* _Task brief_:
Produce an exact copy of the lines from the line containing "Give this object's" through the last line of the entries below, and only those lines.

* _JSON records of objects_:

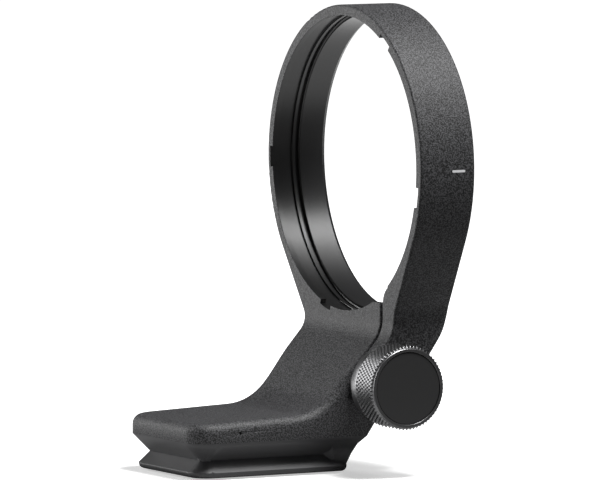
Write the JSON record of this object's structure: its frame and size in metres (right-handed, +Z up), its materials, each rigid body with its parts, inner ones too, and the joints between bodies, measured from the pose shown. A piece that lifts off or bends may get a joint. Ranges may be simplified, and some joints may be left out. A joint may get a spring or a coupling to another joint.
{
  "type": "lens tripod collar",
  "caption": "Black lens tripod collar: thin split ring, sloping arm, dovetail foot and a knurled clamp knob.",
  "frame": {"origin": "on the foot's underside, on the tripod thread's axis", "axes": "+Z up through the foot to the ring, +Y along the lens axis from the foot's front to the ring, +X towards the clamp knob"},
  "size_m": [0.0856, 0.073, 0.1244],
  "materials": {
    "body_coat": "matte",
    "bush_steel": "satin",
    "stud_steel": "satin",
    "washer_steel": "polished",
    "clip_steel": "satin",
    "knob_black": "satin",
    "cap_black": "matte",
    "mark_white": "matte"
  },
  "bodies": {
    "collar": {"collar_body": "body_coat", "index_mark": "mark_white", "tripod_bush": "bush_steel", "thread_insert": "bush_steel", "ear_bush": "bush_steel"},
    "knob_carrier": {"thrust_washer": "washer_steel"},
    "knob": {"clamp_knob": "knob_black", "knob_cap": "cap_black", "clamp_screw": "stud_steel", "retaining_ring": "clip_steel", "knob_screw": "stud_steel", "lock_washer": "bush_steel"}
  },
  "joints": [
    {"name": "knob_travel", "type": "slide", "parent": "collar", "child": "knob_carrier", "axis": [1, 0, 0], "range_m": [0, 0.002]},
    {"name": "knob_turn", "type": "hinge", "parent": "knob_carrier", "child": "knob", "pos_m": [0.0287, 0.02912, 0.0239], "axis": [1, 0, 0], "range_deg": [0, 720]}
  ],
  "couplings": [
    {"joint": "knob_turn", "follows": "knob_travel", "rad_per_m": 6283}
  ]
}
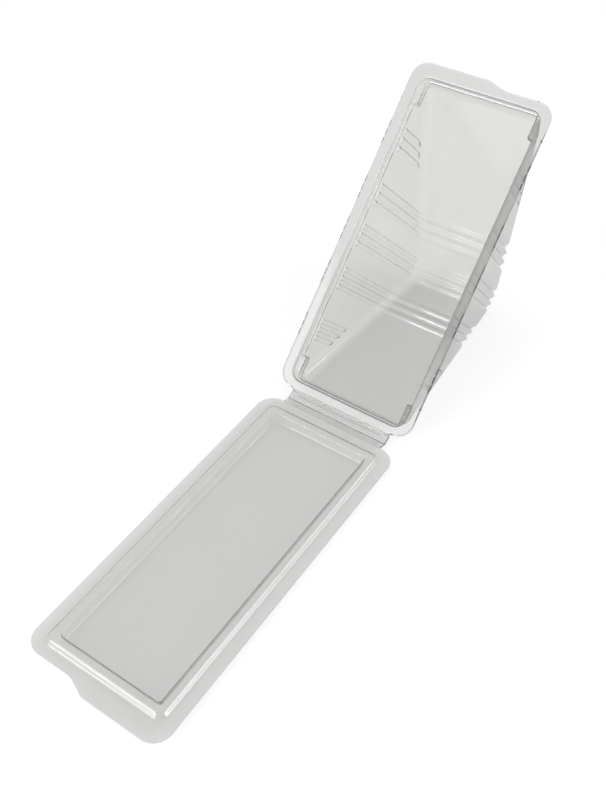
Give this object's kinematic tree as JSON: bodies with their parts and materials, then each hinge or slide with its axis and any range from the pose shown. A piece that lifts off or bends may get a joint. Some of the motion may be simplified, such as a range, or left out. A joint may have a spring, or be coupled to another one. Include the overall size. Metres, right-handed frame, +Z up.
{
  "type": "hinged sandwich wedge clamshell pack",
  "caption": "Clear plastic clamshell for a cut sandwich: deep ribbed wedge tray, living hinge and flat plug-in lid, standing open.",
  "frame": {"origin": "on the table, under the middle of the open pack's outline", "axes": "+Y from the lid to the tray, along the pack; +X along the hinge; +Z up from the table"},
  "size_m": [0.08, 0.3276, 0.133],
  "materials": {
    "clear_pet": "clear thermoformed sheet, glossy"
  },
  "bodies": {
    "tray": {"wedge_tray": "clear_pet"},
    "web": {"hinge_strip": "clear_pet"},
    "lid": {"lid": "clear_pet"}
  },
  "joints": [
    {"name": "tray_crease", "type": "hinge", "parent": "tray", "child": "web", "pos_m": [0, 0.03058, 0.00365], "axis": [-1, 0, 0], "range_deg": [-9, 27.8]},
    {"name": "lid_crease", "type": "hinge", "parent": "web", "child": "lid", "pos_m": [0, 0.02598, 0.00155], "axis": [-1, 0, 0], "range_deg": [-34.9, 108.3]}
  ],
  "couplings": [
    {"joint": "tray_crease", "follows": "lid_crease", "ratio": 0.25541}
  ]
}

* _Exercise output_:
Give this object's kinematic tree as JSON: bodies with their parts and materials, then each hinge or slide with its axis and any range from the pose shown. A piece that lifts off or bends may get a joint. Some of the motion may be simplified, such as a range, or left out. A joint may have a spring, or be coupled to another one. Include the overall size. Metres, right-handed frame, +Z up.
{
  "type": "hinged sandwich wedge clamshell pack",
  "caption": "Clear plastic clamshell for a cut sandwich: deep ribbed wedge tray, living hinge and flat plug-in lid, standing open.",
  "frame": {"origin": "on the table, under the middle of the open pack's outline", "axes": "+Y from the lid to the tray, along the pack; +X along the hinge; +Z up from the table"},
  "size_m": [0.08, 0.3276, 0.133],
  "materials": {
    "clear_pet": "clear thermoformed sheet, glossy"
  },
  "bodies": {
    "tray": {"wedge_tray": "clear_pet"},
    "web": {"hinge_strip": "clear_pet"},
    "lid": {"lid": "clear_pet"}
  },
  "joints": [
    {"name": "tray_crease", "type": "hinge", "parent": "tray", "child": "web", "pos_m": [0, 0.03058, 0.00365], "axis": [-1, 0, 0], "range_deg": [-9, 27.8]},
    {"name": "lid_crease", "type": "hinge", "parent": "web", "child": "lid", "pos_m": [0, 0.02598, 0.00155], "axis": [-1, 0, 0], "range_deg": [-34.9, 108.3]}
  ],
  "couplings": [
    {"joint": "tray_crease", "follows": "lid_crease", "ratio": 0.25541}
  ]
}